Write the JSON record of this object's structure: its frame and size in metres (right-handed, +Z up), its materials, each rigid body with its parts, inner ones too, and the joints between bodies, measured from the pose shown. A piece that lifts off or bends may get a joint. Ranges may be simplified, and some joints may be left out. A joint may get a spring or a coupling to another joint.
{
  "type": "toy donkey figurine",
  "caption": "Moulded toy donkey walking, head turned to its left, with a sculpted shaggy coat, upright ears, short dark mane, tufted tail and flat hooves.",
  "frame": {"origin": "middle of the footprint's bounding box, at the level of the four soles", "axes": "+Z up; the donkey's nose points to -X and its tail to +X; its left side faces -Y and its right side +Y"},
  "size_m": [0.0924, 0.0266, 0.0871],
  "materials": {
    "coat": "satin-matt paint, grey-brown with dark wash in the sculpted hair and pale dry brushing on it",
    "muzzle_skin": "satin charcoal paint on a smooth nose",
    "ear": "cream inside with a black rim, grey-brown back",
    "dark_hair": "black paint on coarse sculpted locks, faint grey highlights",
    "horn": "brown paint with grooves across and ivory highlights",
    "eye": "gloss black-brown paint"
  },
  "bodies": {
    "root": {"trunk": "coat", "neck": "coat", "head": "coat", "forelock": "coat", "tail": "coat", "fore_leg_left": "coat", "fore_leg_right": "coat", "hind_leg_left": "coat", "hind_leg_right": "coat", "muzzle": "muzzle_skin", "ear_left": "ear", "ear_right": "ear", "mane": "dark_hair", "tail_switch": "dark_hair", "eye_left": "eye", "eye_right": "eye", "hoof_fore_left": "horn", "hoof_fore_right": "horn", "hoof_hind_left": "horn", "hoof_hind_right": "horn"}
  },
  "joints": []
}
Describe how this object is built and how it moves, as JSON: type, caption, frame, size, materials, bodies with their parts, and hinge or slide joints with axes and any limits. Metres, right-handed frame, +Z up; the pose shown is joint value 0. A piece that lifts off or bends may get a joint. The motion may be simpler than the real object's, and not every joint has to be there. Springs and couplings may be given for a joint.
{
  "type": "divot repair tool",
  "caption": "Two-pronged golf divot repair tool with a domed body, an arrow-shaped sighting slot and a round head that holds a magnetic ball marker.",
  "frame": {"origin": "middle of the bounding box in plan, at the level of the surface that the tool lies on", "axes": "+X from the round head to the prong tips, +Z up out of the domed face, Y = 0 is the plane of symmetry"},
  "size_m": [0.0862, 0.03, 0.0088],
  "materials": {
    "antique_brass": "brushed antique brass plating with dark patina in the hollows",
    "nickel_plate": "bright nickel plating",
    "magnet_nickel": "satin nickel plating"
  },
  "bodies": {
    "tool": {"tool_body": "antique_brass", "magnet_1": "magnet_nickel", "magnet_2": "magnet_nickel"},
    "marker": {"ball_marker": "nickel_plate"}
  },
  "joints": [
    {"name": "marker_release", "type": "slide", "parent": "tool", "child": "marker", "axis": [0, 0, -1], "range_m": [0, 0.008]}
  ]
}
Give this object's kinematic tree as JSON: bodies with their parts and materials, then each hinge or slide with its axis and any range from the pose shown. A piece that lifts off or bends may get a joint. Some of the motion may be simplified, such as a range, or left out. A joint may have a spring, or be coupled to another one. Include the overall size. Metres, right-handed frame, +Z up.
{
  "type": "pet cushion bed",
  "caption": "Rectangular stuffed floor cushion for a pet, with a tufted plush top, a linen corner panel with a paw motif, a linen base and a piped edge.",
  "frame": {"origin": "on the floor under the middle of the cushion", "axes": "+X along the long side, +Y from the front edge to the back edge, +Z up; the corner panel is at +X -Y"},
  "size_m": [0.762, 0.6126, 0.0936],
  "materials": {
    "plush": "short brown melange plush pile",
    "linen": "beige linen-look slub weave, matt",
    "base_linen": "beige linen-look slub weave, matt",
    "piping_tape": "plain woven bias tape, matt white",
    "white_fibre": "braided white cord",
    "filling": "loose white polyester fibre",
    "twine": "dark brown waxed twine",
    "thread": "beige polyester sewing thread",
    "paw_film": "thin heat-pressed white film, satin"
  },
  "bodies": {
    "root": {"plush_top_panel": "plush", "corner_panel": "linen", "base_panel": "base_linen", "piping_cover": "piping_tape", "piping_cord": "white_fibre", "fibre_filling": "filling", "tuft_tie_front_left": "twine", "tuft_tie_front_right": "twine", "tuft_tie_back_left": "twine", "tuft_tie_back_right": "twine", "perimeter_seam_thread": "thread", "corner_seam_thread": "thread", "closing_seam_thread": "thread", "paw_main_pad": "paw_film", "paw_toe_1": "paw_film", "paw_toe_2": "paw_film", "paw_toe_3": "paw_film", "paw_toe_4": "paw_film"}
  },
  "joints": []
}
------------------------------------------------------------------------
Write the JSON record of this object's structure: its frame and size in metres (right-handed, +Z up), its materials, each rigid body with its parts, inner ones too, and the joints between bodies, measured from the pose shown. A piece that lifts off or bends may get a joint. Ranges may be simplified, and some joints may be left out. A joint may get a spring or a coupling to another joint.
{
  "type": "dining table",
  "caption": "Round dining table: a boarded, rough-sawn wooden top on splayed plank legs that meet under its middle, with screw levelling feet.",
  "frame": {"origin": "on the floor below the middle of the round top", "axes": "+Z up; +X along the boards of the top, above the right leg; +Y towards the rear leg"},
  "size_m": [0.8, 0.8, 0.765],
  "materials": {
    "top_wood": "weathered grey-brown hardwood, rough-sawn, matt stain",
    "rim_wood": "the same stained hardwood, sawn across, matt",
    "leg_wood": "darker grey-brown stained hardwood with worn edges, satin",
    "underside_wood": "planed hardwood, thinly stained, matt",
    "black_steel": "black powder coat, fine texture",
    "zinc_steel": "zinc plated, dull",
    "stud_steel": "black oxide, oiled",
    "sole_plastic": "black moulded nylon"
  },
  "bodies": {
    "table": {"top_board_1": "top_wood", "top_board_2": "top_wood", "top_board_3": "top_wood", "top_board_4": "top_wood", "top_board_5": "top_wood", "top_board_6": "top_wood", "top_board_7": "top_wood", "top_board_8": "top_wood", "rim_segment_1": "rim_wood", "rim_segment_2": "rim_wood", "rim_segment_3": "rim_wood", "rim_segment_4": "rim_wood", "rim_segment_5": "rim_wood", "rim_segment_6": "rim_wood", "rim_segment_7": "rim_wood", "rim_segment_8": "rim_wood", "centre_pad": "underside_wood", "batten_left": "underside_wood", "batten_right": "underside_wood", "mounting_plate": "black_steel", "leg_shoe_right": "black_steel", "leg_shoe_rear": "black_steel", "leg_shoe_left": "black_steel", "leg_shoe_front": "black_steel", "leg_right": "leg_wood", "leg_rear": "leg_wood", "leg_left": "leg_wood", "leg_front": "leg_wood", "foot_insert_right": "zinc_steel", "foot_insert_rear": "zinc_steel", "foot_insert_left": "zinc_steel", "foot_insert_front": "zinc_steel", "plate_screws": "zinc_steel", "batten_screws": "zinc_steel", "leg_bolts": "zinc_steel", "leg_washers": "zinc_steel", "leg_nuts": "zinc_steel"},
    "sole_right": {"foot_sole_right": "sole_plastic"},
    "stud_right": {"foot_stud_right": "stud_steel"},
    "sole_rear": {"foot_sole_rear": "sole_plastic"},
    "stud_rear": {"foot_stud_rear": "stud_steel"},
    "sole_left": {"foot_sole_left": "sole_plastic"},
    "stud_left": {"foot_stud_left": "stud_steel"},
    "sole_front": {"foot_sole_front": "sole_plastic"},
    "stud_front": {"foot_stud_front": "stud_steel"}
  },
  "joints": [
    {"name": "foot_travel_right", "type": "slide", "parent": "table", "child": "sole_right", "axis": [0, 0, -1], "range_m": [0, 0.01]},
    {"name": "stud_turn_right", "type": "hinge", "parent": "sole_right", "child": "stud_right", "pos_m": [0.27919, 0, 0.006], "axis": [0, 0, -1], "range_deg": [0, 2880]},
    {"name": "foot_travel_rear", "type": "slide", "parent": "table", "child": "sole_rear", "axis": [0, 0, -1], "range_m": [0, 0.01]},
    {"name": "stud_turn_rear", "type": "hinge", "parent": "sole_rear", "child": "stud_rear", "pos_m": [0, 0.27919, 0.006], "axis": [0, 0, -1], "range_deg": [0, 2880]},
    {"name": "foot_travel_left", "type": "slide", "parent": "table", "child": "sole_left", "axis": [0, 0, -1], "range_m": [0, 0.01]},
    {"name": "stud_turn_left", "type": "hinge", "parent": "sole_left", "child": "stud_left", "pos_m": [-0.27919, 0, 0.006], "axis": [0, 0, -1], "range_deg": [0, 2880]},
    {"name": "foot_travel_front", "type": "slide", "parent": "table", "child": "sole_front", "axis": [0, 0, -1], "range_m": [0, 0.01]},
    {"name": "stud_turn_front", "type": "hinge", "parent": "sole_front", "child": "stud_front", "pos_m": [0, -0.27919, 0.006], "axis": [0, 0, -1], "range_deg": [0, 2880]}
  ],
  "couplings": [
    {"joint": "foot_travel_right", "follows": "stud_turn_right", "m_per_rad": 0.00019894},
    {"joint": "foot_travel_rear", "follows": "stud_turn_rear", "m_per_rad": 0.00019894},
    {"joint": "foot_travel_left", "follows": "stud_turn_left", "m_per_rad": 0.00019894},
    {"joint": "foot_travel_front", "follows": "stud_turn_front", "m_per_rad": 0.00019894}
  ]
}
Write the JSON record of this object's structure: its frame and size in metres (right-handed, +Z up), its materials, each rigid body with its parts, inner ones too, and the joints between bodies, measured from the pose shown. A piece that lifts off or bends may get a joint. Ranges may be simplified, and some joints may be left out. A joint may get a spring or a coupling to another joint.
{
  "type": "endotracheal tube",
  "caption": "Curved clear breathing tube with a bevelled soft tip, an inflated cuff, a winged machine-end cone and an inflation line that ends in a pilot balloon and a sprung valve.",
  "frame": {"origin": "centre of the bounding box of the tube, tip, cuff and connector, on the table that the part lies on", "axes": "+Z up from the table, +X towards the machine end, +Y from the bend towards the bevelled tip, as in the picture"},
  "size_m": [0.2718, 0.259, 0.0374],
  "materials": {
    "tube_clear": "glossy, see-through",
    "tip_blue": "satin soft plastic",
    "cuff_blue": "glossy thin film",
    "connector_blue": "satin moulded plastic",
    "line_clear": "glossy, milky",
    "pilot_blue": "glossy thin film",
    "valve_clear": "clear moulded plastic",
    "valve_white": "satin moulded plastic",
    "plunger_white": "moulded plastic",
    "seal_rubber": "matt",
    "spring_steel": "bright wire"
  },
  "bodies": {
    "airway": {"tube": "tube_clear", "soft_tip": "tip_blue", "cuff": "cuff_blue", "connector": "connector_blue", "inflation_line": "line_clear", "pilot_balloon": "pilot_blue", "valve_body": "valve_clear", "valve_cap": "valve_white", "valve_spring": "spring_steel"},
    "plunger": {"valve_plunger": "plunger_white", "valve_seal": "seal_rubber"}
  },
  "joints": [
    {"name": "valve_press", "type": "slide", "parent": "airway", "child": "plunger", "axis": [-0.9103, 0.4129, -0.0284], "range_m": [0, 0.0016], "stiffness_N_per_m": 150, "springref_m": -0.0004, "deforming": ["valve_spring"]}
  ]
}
------------------------------------------------------------------------
### WHAT TO PRODUCE
All lines holding the word "that" should be picked out and copied.

### THE OUTPUT
Write the JSON record of this object's structure: its frame and size in metres (right-handed, +Z up), its materials, each rigid body with its parts, inner ones too, and the joints between bodies, measured from the pose shown. A piece that lifts off or bends may get a joint. Ranges may be simplified, and some joints may be left out. A joint may get a spring or a coupling to another joint.
Describe how this object is built and how it moves, as JSON: type, caption, frame, size, materials, bodies with their parts, and hinge or slide joints with axes and any limits. Metres, right-handed frame, +Z up; the pose shown is joint value 0. A piece that lifts off or bends may get a joint. The motion may be simpler than the real object's, and not every joint has to be there. Springs and couplings may be given for a joint.
  "caption": "Two-pronged golf divot repair tool with a domed body, an arrow-shaped sighting slot and a round head that holds a magnetic ball marker.",
  "frame": {"origin": "middle of the bounding box in plan, at the level of the surface that the tool lies on", "axes": "+X from the round head to the prong tips, +Z up out of the domed face, Y = 0 is the plane of symmetry"},
Give this object's kinematic tree as JSON: bodies with their parts and materials, then each hinge or slide with its axis and any range from the pose shown. A piece that lifts off or bends may get a joint. Some of the motion may be simplified, such as a range, or left out. A joint may have a spring, or be coupled to another one. Include the overall size. Metres, right-handed frame, +Z up.
Write the JSON record of this object's structure: its frame and size in metres (right-handed, +Z up), its materials, each rigid body with its parts, inner ones too, and the joints between bodies, measured from the pose shown. A piece that lifts off or bends may get a joint. Ranges may be simplified, and some joints may be left out. A joint may get a spring or a coupling to another joint.
  "caption": "Round dining table: a boarded, rough-sawn wooden top on splayed plank legs that meet under its middle, with screw levelling feet.",
Write the JSON record of this object's structure: its frame and size in metres (right-handed, +Z up), its materials, each rigid body with its parts, inner ones too, and the joints between bodies, measured from the pose shown. A piece that lifts off or bends may get a joint. Ranges may be simplified, and some joints may be left out. A joint may get a spring or a coupling to another joint.
  "caption": "Curved clear breathing tube with a bevelled soft tip, an inflated cuff, a winged machine-end cone and an inflation line that ends in a pilot balloon and a sprung valve.",
  "frame": {"origin": "centre of the bounding box of the tube, tip, cuff and connector, on the table that the part lies on", "axes": "+Z up from the table, +X towards the machine end, +Y from the bend towards the bevelled tip, as in the picture"},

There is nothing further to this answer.